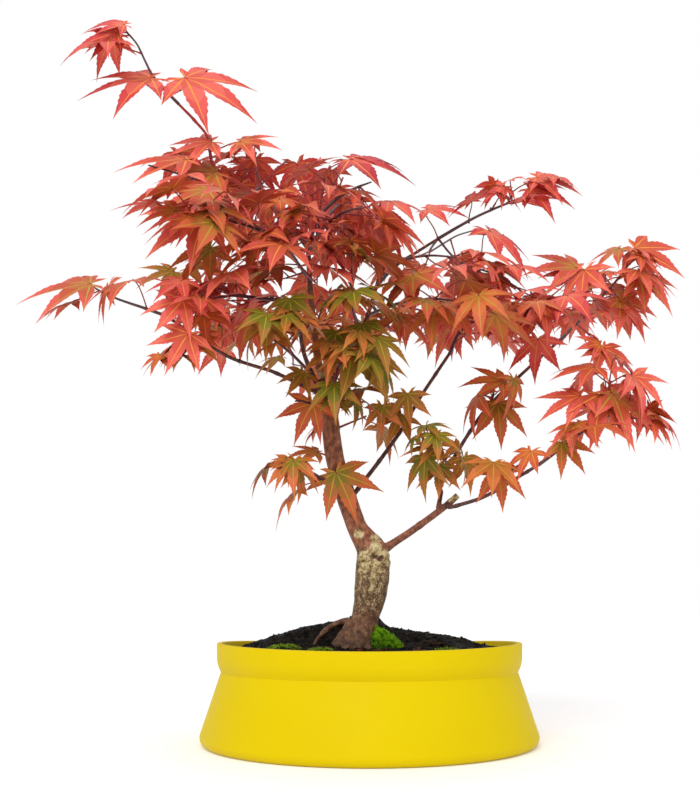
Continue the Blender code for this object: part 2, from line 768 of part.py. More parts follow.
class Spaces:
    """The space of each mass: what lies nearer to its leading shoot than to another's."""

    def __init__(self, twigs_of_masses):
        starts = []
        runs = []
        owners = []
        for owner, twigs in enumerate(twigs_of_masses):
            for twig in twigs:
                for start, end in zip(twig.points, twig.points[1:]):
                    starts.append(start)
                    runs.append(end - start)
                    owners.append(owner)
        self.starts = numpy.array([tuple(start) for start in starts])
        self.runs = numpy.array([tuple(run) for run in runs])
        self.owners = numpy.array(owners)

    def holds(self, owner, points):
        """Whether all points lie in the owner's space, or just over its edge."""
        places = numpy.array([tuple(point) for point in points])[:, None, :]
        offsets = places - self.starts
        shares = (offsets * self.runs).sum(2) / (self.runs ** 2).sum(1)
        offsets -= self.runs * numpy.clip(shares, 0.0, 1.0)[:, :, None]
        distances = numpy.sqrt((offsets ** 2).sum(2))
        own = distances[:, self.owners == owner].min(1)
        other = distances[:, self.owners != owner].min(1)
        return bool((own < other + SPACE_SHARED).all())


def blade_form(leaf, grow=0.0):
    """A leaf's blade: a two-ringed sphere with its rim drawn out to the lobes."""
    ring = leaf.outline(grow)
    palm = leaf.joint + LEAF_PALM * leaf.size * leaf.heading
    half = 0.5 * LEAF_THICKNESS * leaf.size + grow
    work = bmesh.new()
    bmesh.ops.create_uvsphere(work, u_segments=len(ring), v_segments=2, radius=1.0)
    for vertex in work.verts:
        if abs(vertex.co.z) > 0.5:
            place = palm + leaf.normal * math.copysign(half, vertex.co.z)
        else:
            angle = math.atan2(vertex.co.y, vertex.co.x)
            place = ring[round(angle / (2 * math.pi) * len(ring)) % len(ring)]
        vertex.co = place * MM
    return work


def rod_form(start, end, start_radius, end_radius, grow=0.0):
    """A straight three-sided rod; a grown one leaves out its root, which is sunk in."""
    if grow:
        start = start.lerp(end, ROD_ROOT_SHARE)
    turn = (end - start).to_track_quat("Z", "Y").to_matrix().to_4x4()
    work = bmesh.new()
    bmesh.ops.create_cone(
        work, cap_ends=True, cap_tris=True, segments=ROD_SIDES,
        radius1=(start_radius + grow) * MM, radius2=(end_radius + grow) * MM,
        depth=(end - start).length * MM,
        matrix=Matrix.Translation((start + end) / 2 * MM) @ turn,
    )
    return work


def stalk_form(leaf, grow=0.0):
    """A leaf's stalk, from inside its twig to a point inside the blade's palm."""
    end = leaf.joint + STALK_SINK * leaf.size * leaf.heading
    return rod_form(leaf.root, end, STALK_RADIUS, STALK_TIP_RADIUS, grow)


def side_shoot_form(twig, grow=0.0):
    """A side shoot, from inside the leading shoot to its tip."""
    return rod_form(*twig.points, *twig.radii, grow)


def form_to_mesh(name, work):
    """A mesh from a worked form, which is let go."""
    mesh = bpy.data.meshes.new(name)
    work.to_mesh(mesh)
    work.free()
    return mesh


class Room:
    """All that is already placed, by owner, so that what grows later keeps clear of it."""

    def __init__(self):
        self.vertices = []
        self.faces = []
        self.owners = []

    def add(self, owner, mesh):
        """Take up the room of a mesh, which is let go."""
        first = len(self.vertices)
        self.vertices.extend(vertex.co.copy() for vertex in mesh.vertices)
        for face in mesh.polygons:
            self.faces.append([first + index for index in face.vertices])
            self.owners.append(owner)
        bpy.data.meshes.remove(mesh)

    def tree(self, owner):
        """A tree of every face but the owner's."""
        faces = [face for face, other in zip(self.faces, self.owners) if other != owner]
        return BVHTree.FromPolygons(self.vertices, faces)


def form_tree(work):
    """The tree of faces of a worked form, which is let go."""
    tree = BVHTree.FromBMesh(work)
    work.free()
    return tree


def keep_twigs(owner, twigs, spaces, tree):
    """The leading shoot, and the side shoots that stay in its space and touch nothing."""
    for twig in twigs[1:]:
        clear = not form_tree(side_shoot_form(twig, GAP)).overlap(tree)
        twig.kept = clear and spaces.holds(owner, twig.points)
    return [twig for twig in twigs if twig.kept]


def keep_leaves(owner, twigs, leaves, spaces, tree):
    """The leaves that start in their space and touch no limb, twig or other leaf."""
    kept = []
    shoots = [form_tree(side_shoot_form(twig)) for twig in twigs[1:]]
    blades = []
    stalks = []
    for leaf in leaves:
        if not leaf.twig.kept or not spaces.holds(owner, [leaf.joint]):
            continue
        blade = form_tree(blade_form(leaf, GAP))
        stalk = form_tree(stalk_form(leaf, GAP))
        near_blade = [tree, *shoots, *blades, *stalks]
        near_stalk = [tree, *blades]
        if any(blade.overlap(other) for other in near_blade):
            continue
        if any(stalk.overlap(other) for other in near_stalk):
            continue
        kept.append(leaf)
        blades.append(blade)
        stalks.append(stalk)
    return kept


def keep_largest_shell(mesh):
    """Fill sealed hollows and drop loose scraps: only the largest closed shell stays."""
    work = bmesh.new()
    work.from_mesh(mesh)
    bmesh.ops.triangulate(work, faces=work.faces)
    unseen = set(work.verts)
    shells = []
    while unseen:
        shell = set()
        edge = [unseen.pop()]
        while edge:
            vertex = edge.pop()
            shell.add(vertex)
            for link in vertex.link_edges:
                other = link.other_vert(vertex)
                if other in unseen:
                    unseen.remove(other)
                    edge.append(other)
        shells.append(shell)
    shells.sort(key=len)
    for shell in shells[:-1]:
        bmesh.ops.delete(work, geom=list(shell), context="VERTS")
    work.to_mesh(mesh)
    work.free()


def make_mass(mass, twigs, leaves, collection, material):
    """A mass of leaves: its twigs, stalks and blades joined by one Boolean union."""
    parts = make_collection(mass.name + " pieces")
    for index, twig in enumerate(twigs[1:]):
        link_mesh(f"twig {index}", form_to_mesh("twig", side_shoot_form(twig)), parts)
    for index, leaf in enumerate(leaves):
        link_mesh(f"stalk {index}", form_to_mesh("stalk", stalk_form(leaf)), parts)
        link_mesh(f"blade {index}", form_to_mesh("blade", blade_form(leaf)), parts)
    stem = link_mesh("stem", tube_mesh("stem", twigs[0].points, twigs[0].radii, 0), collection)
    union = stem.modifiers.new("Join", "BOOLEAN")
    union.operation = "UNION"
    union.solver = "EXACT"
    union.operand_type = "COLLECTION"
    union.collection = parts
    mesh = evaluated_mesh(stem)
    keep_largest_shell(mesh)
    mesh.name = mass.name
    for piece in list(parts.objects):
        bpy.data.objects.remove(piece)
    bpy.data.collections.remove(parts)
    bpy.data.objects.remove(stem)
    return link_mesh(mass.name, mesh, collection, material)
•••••
Set task ▸ Nothing should be changed: write out all of the data as is.

Task result ▸
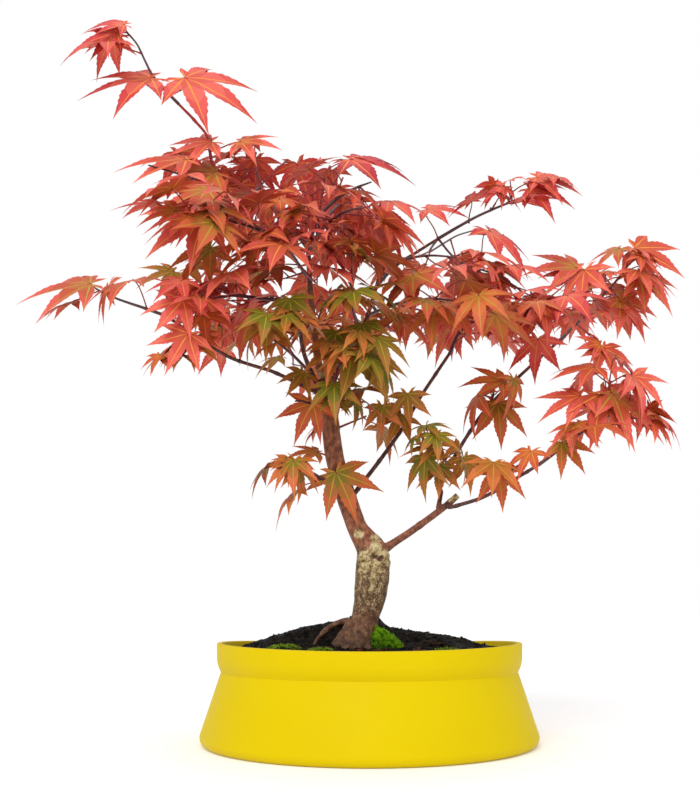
Continue the Blender code for this object: part 2, from line 768 of part.py. More parts follow.
class Spaces:
    """The space of each mass: what lies nearer to its leading shoot than to another's."""

    def __init__(self, twigs_of_masses):
        starts = []
        runs = []
        owners = []
        for owner, twigs in enumerate(twigs_of_masses):
            for twig in twigs:
                for start, end in zip(twig.points, twig.points[1:]):
                    starts.append(start)
                    runs.append(end - start)
                    owners.append(owner)
        self.starts = numpy.array([tuple(start) for start in starts])
        self.runs = numpy.array([tuple(run) for run in runs])
        self.owners = numpy.array(owners)

    def holds(self, owner, points):
        """Whether all points lie in the owner's space, or just over its edge."""
        places = numpy.array([tuple(point) for point in points])[:, None, :]
        offsets = places - self.starts
        shares = (offsets * self.runs).sum(2) / (self.runs ** 2).sum(1)
        offsets -= self.runs * numpy.clip(shares, 0.0, 1.0)[:, :, None]
        distances = numpy.sqrt((offsets ** 2).sum(2))
        own = distances[:, self.owners == owner].min(1)
        other = distances[:, self.owners != owner].min(1)
        return bool((own < other + SPACE_SHARED).all())


def blade_form(leaf, grow=0.0):
    """A leaf's blade: a two-ringed sphere with its rim drawn out to the lobes."""
    ring = leaf.outline(grow)
    palm = leaf.joint + LEAF_PALM * leaf.size * leaf.heading
    half = 0.5 * LEAF_THICKNESS * leaf.size + grow
    work = bmesh.new()
    bmesh.ops.create_uvsphere(work, u_segments=len(ring), v_segments=2, radius=1.0)
    for vertex in work.verts:
        if abs(vertex.co.z) > 0.5:
            place = palm + leaf.normal * math.copysign(half, vertex.co.z)
        else:
            angle = math.atan2(vertex.co.y, vertex.co.x)
            place = ring[round(angle / (2 * math.pi) * len(ring)) % len(ring)]
        vertex.co = place * MM
    return work


def rod_form(start, end, start_radius, end_radius, grow=0.0):
    """A straight three-sided rod; a grown one leaves out its root, which is sunk in."""
    if grow:
        start = start.lerp(end, ROD_ROOT_SHARE)
    turn = (end - start).to_track_quat("Z", "Y").to_matrix().to_4x4()
    work = bmesh.new()
    bmesh.ops.create_cone(
        work, cap_ends=True, cap_tris=True, segments=ROD_SIDES,
        radius1=(start_radius + grow) * MM, radius2=(end_radius + grow) * MM,
        depth=(end - start).length * MM,
        matrix=Matrix.Translation((start + end) / 2 * MM) @ turn,
    )
    return work


def stalk_form(leaf, grow=0.0):
    """A leaf's stalk, from inside its twig to a point inside the blade's palm."""
    end = leaf.joint + STALK_SINK * leaf.size * leaf.heading
    return rod_form(leaf.root, end, STALK_RADIUS, STALK_TIP_RADIUS, grow)


def side_shoot_form(twig, grow=0.0):
    """A side shoot, from inside the leading shoot to its tip."""
    return rod_form(*twig.points, *twig.radii, grow)


def form_to_mesh(name, work):
    """A mesh from a worked form, which is let go."""
    mesh = bpy.data.meshes.new(name)
    work.to_mesh(mesh)
    work.free()
    return mesh


class Room:
    """All that is already placed, by owner, so that what grows later keeps clear of it."""

    def __init__(self):
        self.vertices = []
        self.faces = []
        self.owners = []

    def add(self, owner, mesh):
        """Take up the room of a mesh, which is let go."""
        first = len(self.vertices)
        self.vertices.extend(vertex.co.copy() for vertex in mesh.vertices)
        for face in mesh.polygons:
            self.faces.append([first + index for index in face.vertices])
            self.owners.append(owner)
        bpy.data.meshes.remove(mesh)

    def tree(self, owner):
        """A tree of every face but the owner's."""
        faces = [face for face, other in zip(self.faces, self.owners) if other != owner]
        return BVHTree.FromPolygons(self.vertices, faces)


def form_tree(work):
    """The tree of faces of a worked form, which is let go."""
    tree = BVHTree.FromBMesh(work)
    work.free()
    return tree


def keep_twigs(owner, twigs, spaces, tree):
    """The leading shoot, and the side shoots that stay in its space and touch nothing."""
    for twig in twigs[1:]:
        clear = not form_tree(side_shoot_form(twig, GAP)).overlap(tree)
        twig.kept = clear and spaces.holds(owner, twig.points)
    return [twig for twig in twigs if twig.kept]


def keep_leaves(owner, twigs, leaves, spaces, tree):
    """The leaves that start in their space and touch no limb, twig or other leaf."""
    kept = []
    shoots = [form_tree(side_shoot_form(twig)) for twig in twigs[1:]]
    blades = []
    stalks = []
    for leaf in leaves:
        if not leaf.twig.kept or not spaces.holds(owner, [leaf.joint]):
            continue
        blade = form_tree(blade_form(leaf, GAP))
        stalk = form_tree(stalk_form(leaf, GAP))
        near_blade = [tree, *shoots, *blades, *stalks]
        near_stalk = [tree, *blades]
        if any(blade.overlap(other) for other in near_blade):
            continue
        if any(stalk.overlap(other) for other in near_stalk):
            continue
        kept.append(leaf)
        blades.append(blade)
        stalks.append(stalk)
    return kept


def keep_largest_shell(mesh):
    """Fill sealed hollows and drop loose scraps: only the largest closed shell stays."""
    work = bmesh.new()
    work.from_mesh(mesh)
    bmesh.ops.triangulate(work, faces=work.faces)
    unseen = set(work.verts)
    shells = []
    while unseen:
        shell = set()
        edge = [unseen.pop()]
        while edge:
            vertex = edge.pop()
            shell.add(vertex)
            for link in vertex.link_edges:
                other = link.other_vert(vertex)
                if other in unseen:
                    unseen.remove(other)
                    edge.append(other)
        shells.append(shell)
    shells.sort(key=len)
    for shell in shells[:-1]:
        bmesh.ops.delete(work, geom=list(shell), context="VERTS")
    work.to_mesh(mesh)
    work.free()


def make_mass(mass, twigs, leaves, collection, material):
    """A mass of leaves: its twigs, stalks and blades joined by one Boolean union."""
    parts = make_collection(mass.name + " pieces")
    for index, twig in enumerate(twigs[1:]):
        link_mesh(f"twig {index}", form_to_mesh("twig", side_shoot_form(twig)), parts)
    for index, leaf in enumerate(leaves):
        link_mesh(f"stalk {index}", form_to_mesh("stalk", stalk_form(leaf)), parts)
        link_mesh(f"blade {index}", form_to_mesh("blade", blade_form(leaf)), parts)
    stem = link_mesh("stem", tube_mesh("stem", twigs[0].points, twigs[0].radii, 0), collection)
    union = stem.modifiers.new("Join", "BOOLEAN")
    union.operation = "UNION"
    union.solver = "EXACT"
    union.operand_type = "COLLECTION"
    union.collection = parts
    mesh = evaluated_mesh(stem)
    keep_largest_shell(mesh)
    mesh.name = mass.name
    for piece in list(parts.objects):
        bpy.data.objects.remove(piece)
    bpy.data.collections.remove(parts)
    bpy.data.objects.remove(stem)
    return link_mesh(mass.name, mesh, collection, material)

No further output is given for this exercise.